> _Recorded data_:
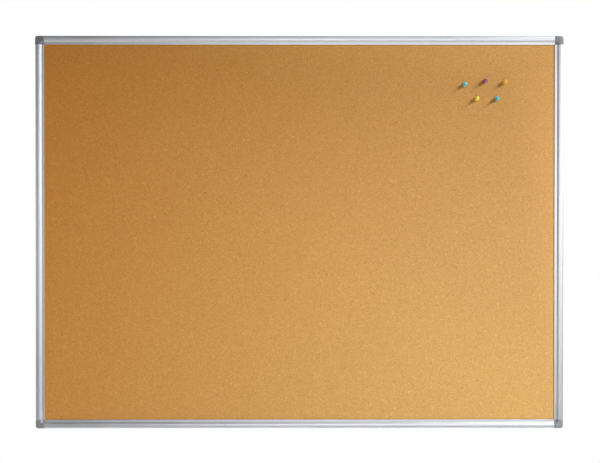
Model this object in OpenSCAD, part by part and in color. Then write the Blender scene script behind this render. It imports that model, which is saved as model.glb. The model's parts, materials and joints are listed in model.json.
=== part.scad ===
// Cork bulletin board in an aluminium frame, to be screwed to a wall.
// The board stands upright: X runs along its width, Z is up and its front faces -Y.
// The origin is the middle of the four wall screws, in the plane of the wall.
//
// Two sets of words are used for places. On a rail or a corner, u and w are the distances in
// from the frame's outer edges, and v is the distance from the wall towards the front.

/* [Board] */
// Width over the frame
board_w = 1200; // [600:10:1800]
// Height over the frame
board_h = 892; // [450:2:1200]
// Depth from the wall to the front of the corner caps
board_depth = 18; // [17.5:0.5:20]

/* [Frame rails] */
// Width of a rail's face
rail_face = 19.5; // [19:0.5:23]
// Width of the raised outer band of the face
band_w = 10; // [10:0.5:11]
// Width of the slope between the band and the lip
slope_w = 4; // [3:0.5:4.5]
// Height of the band's middle over its edges
band_rise = 0.6; // [0.4:0.1:0.8]
// Distance of the lip's face behind the front of the corner caps
lip_drop = 3; // [2.5:0.5:3.5]
// Wall thickness of the extrusion
rail_wall = 1.5; // [1.3:0.1:1.6]
// Width of the flange behind the backing sheet
back_flange = 14; // [12:1:18]

/* [Panel] */
// Thickness of the cork sheet
cork_t = 3; // [2:0.5:4]
// Thickness of the hardboard backing
backing_t = 2; // [1.5:0.5:3]
// Length of the cut across each corner of the panel, along each edge
corner_cut = 14; // [13.5:0.5:15]

/* [Corners] */
// Outer radius of a corner cap
cap_radius = 6; // [4:0.5:7]
// Thickness of a corner cap's front
cap_t = 2; // [1.6:0.1:2.2]
// Distance of each wall screw from the two outer edges
hole_inset = 10.5; // [10.5:0.1:11]
// Radius of the hole for a wall screw
hole_r = 2.25; // [2:0.05:2.5]
// Length of a connector's leg inside a rail
leg_length = 34; // [28:1:60]

/* [Push pins] */
// Radius of the needle
needle_r = 0.55; // [0.5:0.05:0.6]
// Length of needle in the board
needle_in = 8.3; // [6:0.1:8.6]
// Length of needle between the board and the handle
needle_bare = 2; // [0:0.5:4]
// Length of the handle
handle_l = 12.5; // [11.5:0.5:14]
// Radius of the flange at the handle's foot
flange_r = 4.8; // [4.4:0.1:5.2]
// Radius of the handle's top
top_r = 4.5; // [3.4:0.1:4.8]
// Radius of the handle's waist
waist_r = 2.4; // [2:0.1:2.8]

/* [Hidden] */
$fn = 64;

// How far a cutting shape runs past the surface that it opens
past = 1;

// Colours
ALUMINIUM = "#c9ccd1";
CAP_GREY = "#8d9096";
CONNECTOR_GREY = "#5b5e63";
STEEL = "#b9bcc0";

// Corners of the frame: side of the board in X and Z, and turn from the top left corner
TOP_LEFT = [-1, 1, 0];
TOP_RIGHT = [1, 1, 90];
BOTTOM_RIGHT = [1, -1, 180];
BOTTOM_LEFT = [-1, -1, 270];
CORNERS = [TOP_LEFT, TOP_RIGHT, BOTTOM_RIGHT, BOTTOM_LEFT];

// Push pins: distance from the frame's right edge, distance from its top edge, and colour
PINS = [
    [225, 110, "#4fc8d8"],
    [179, 102.5, "#7d2f73"],
    [134, 104.5, "#f7a83c"],
    [197.5, 142, "#ecd549"],
    [151.5, 142, "#4fbdd0"]
];

// Rail section. The band's crest lies a little behind the corner caps.
crest_v = board_depth - 0.2;
band_edge_v = crest_v - band_rise;
band_r = (pow(band_w / 2, 2) + pow(band_rise, 2)) / (2 * band_rise);
band_centre = [band_w / 2, crest_v - band_r];
band_half_angle = asin(band_w / 2 / band_r);
lip_v = board_depth - lip_drop;
lip_round = 0.7;
slope_fall = (band_edge_v - lip_v) / slope_w;
slope_under_v = band_edge_v - rail_wall * sqrt(1 + pow(slope_fall, 2));
groove_u = band_w - 0.3;
chamber_u = groove_u - rail_wall;
chamber_mid = (rail_wall + chamber_u) / 2;
chamber_r = band_r - rail_wall;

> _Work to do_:
Quote the listing above from its first line to the line with "board_depth = 18; // [17.5:0.5:20]", inclusive, and add nothing.

> _Answer below_:
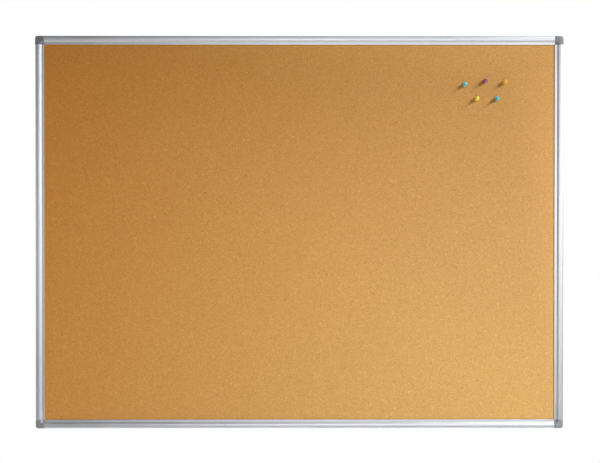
Model this object in OpenSCAD, part by part and in color. Then write the Blender scene script behind this render. It imports that model, which is saved as model.glb. The model's parts, materials and joints are listed in model.json.
=== part.scad ===
// Cork bulletin board in an aluminium frame, to be screwed to a wall.
// The board stands upright: X runs along its width, Z is up and its front faces -Y.
// The origin is the middle of the four wall screws, in the plane of the wall.
//
// Two sets of words are used for places. On a rail or a corner, u and w are the distances in
// from the frame's outer edges, and v is the distance from the wall towards the front.

/* [Board] */
// Width over the frame
board_w = 1200; // [600:10:1800]
// Height over the frame
board_h = 892; // [450:2:1200]
// Depth from the wall to the front of the corner caps
board_depth = 18; // [17.5:0.5:20]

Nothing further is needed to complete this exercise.